As Medicare payments move from fee-for-service to value-based and other alternative payment methods, are the Stark law’s prohibitions on physician self-referrals still relevant? In a July 12, 2016 hearing titled “Examining the Stark Law: Current Issues and Opportunities,” the Senate Committee on Finance heard testimony on how the law can be improved. Both the Committee Chairman, Sen. Orrin Hatch (R-Utah), and Ranking Member, Sen. Ron Wyden (D-Ore), agreed on the importance of coordination of care and of the Stark law (42 U.S.C. §1395nn) and expressed their hopes of reaching a bipartisan solution.
As background information for the hearing, Hatch released a white paper on how the Stark law is working in practice, highlighting the law’s complexity, the severity of its penalties, its significant compliance costs, and its effect on efforts to integrate health care delivery. The paper, “Why Stark, Why Now? Suggestions to Improve the Stark Law to Encourage Innovative Payment Models,” followed up on a December 2015 round-table discussion with Stark law experts.
Testimony focused on the difficulties and costs of compliance with the Stark law, particularly in light of the Patient Protection and Affordable Care Act (ACA) (P.L. 111-148) and the Medicare and CHIP Reauthorization Act of 2015 (MACRA) (P.L. 114-10). Troy A. Barsky, partner at Crowell & Moring LLP and former CMS Director of the Division of Technical Payment Policy, called Stark law reform “overdue and necessary.” Barsky says that the law has become a “tangled web” of “conflicting standards, ambiguous and conflicting definitions, and volumes of regulations” that leaves compliance expensive and “unachievable as a practical matter.” He further called the Stark law an obstacle to health care delivery and reimbursement reform.

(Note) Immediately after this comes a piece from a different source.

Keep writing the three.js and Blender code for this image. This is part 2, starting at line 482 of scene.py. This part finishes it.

Ronald A. Paulus, M.D., President and CEO of Mission Health, a safety net health system in western North Carolina, explained the problems his organization faces with Stark law compliance. He said that the Stark law affects the health system’s ability to fully implement pay-for-performance programs, and affects day-to-day patient care in significant, negative ways. Paulus added, the law “creates a choking fog of uncertainty” and often “creates truly absurd outcomes that directly cause patient harm.” Further, he noted that CMS does not have the authority to address the problems with the Stark law, and called on Congress to act.

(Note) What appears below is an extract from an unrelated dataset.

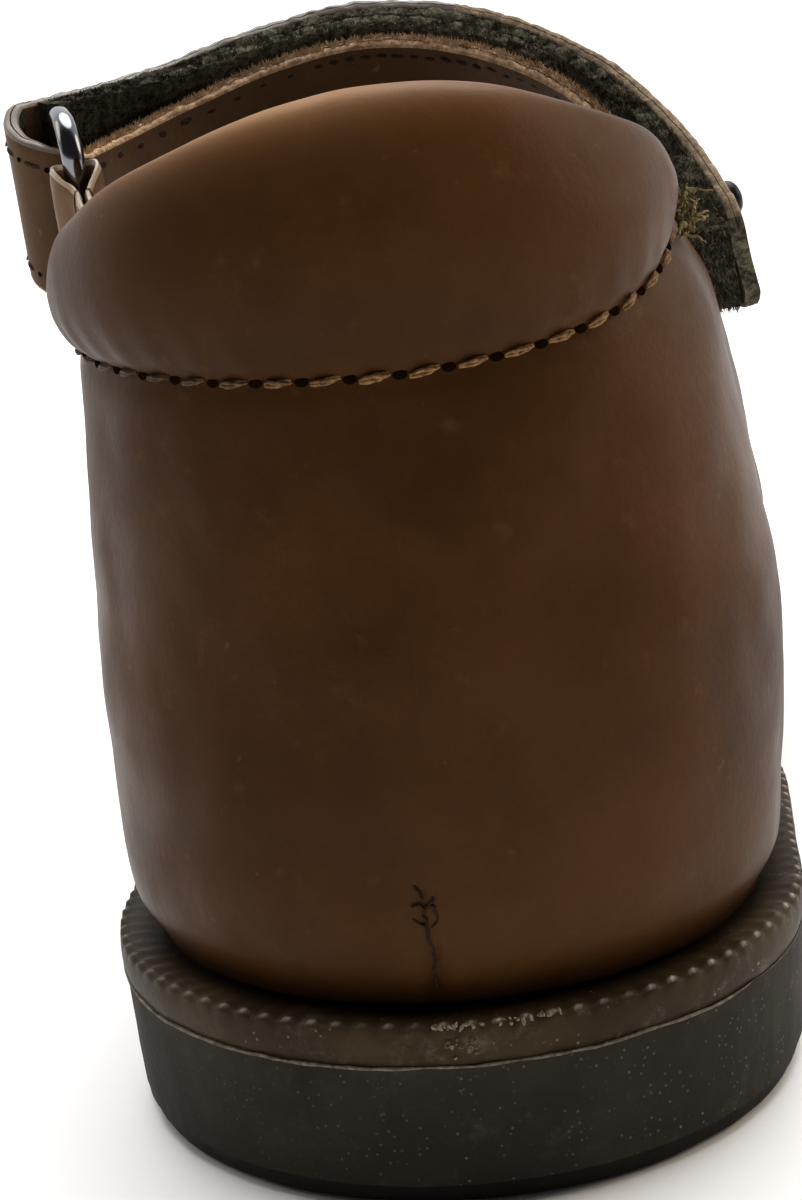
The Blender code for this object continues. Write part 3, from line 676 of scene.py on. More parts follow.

Lastly, Peter B. Mancino, Deputy General Counsel of the Johns Hopkins Health System Corporation, discussed the costs of compliance with the Stark law, including regular audits, training programs, and tracking programs. He discussed the organization’s roles as payor and provider, both at academic medical centers and community hospitals, which gives it a unique perspective. Mancino called the Stark law “the top compliance risk of our health system” and asked for “common-sense revisions that will make Stark more understandable and less burdensome to providers.”